Dünya Kupası Güney Afrika ekonomisini krize karşı korudu
Güney Afrika ekonomisi, uygulanmakta olan akılcı mali politikalar ve düşük borç yüküyle, küresel ekonomik krize karşı güçlü bir konuma sahipti. Ancak 2010 Dünya Kupası kapsamında yapılan hazırlıklar sonucunda ekonomiye giren nakit miktarı ve artan istihdam ülkeyi küresel krize karşı daha da güçlü kıldı. Karayollarının iyileştirilmesi, yeni bir hava limanı inşa edilmesi, varolan hava limanlarının genişletilmesi, yeni stadyumlar yapılması gibi çalışmalar istihdam artışına imkan verirken, ekonominin canlılığını korumasına da yardımcı oldu.

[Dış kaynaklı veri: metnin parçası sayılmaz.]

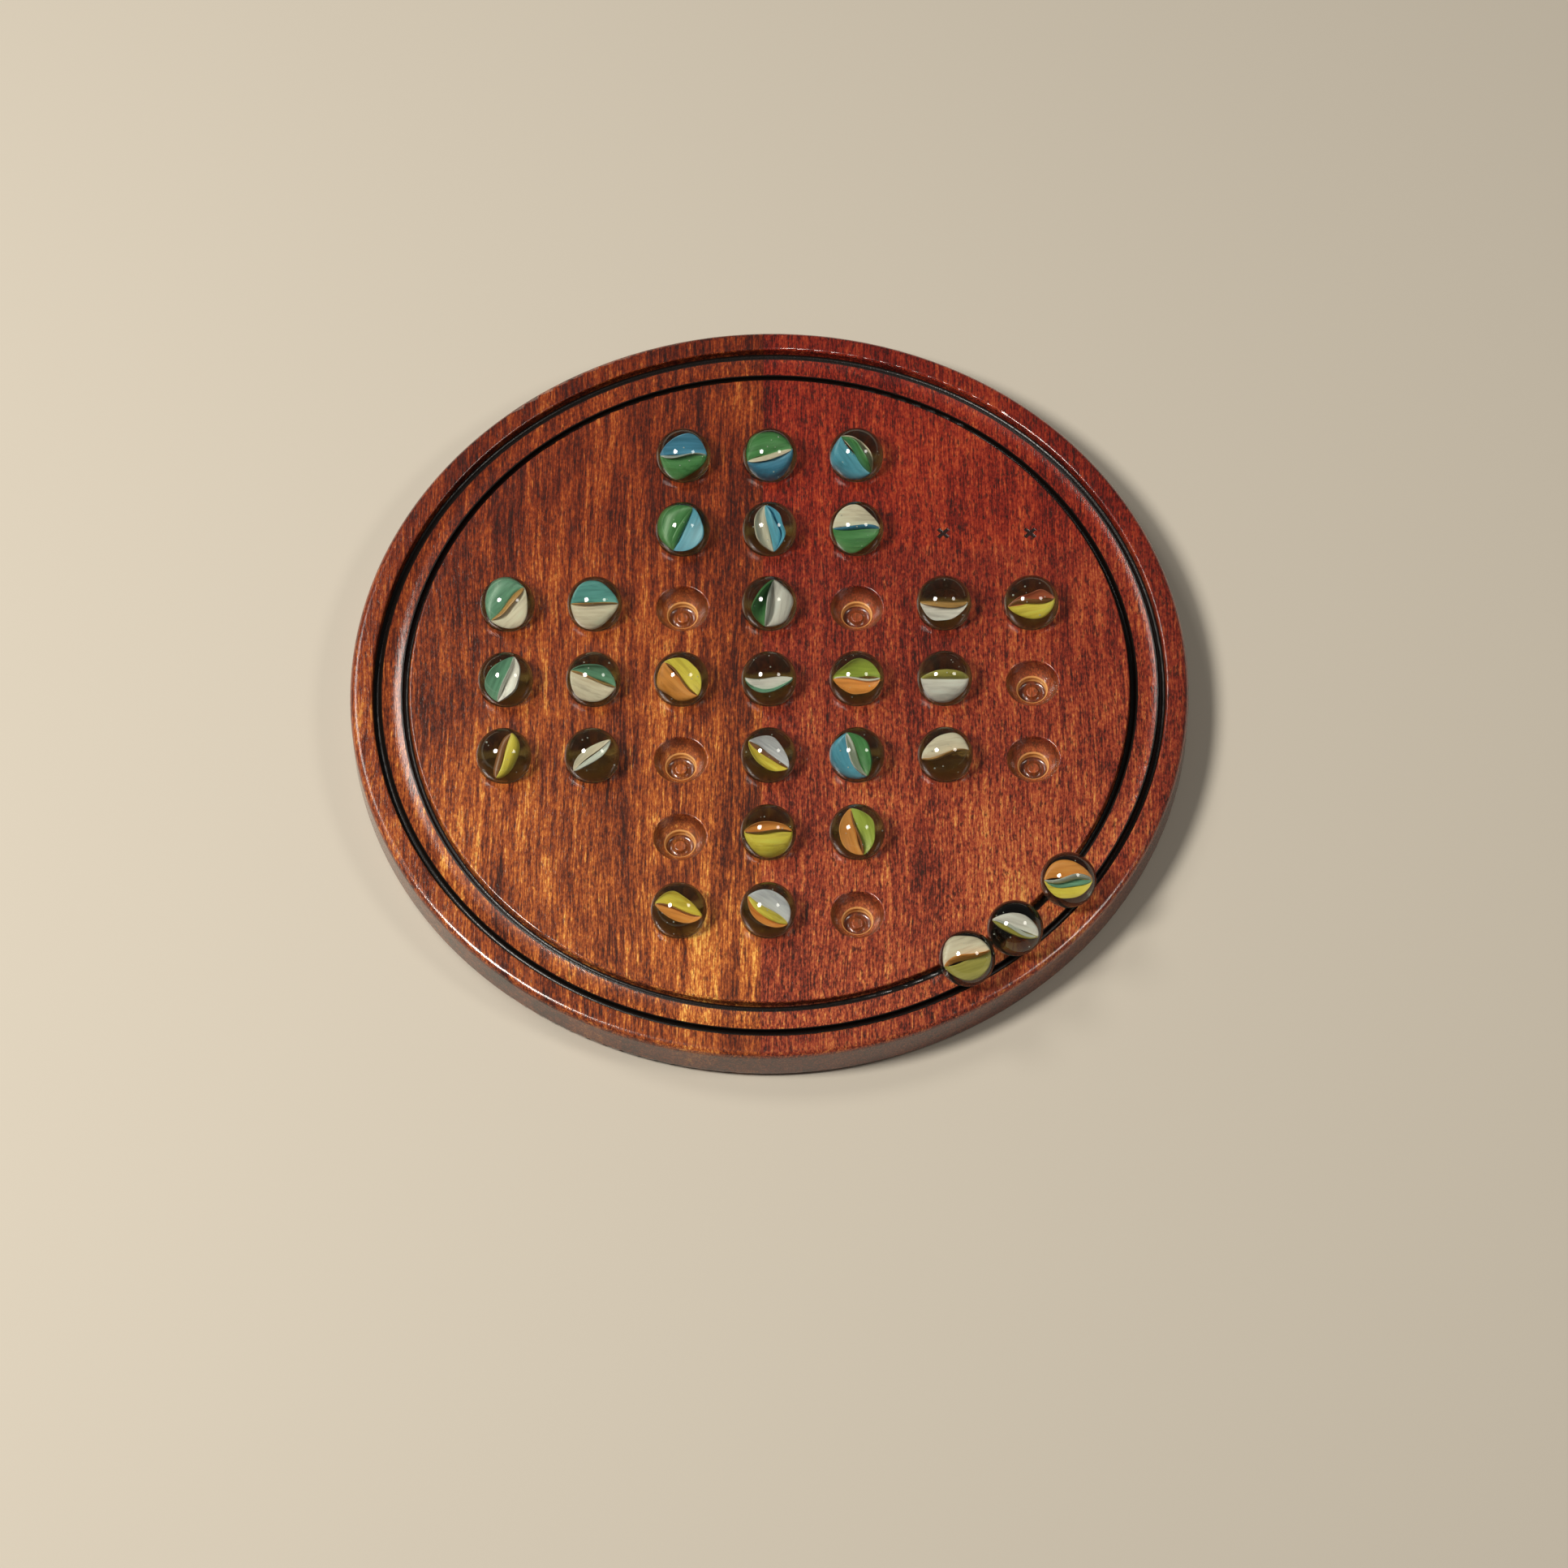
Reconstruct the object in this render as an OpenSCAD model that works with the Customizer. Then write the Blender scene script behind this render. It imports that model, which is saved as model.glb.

Güney Afrika özellikle ulaştırma ve turizm alanındaki yatırımlarını artırdı
Yakın bir zamana kadar Güney Afrika’da güçlü bir toplu taşıma ağının bulunmaması sıkıntı yaratıyordu. Ancak ülkeye gelen onbinlerce futbol taraftarının ve takımların ulaşımda sorun yaşamamaları için Hükümet harekete geçti. Yüksek hızlı Gautrain demiryolu şebekesinin ilk bölümü tamamlandı. Ayrıca birçok yeni otobüs hattı açıldı.
Dünya Kupası’nı izlemeye gelecek taraftar ve turistlerin kalacak yer ihtiyaçlarını karşılama zorunluluğu da konaklama alanında yatırım yapılmasını sağladı. Varolan otel odaları geliştirilir ve sayısı artırılırken, üniversite yurtları yenilenerek ziyaretçileri ağırlamaya uygun duruma getirildi. 2010 Dünya Kupası öncesinde Güney Afrika’nın hava limanları, sürekli artan hava trafiğinin ihtiyaçlarını karşılamakta zorlanıyordu. Organizasyon sayesinde, Güney Afrika’da 50 yıldır yapılan ilk yeni hava limanı Durban kentinde hizmete girerken, varolan havalimanlarının da kapasiteleri artırıldı. Karayollarının güçlendirilmesi için hazırlanan ve yıllardır bekleyen planlar da yine Dünya Kupası organizasyonu nedeni ile uygulamaya konuldu. Bazı karayollarının kapasitesi iki misli artırıldı.
Ulusal birlik ve gurur pekişti
Irk ayrımına dayanan rejime 1994 yılında son veren Güney Afrika’da, 40 milyon siyah nüfus ile 6 milyon beyaz arasındaki ilişkiler hala hassasiyetini koruyor. Ayrıca farklı etnik gruplar, kabileler arasındaki ilişkilerde de zaman zaman sorunlar yaşanabiliyor. 2010 Dünya Kupası’nın Güney Afrika’da düzenlenmesi, farklı etnik gruplardan ve ırklardan Güney Afrikalıları birbirine yakınlaştırdı. Ülkede ulusal gurur gözle görülür şekilde artarken, birlik de pekişti. Farklı etnik gruplardan onbinlerce Güney Afrikalı, Güney Afrika milli takımını desteklemek için statları doldurdu. Deloitte’un çalışmasında ayrıca dünyanın önde gelen araştırma kuruluşlarından TNS’nin yaptığı bir çalışmaya da yer veriliyor. Bu çalışmaya göre, Güney Afrika’da tüketici güveni son iki yılın en yüksek düzeyine erişti.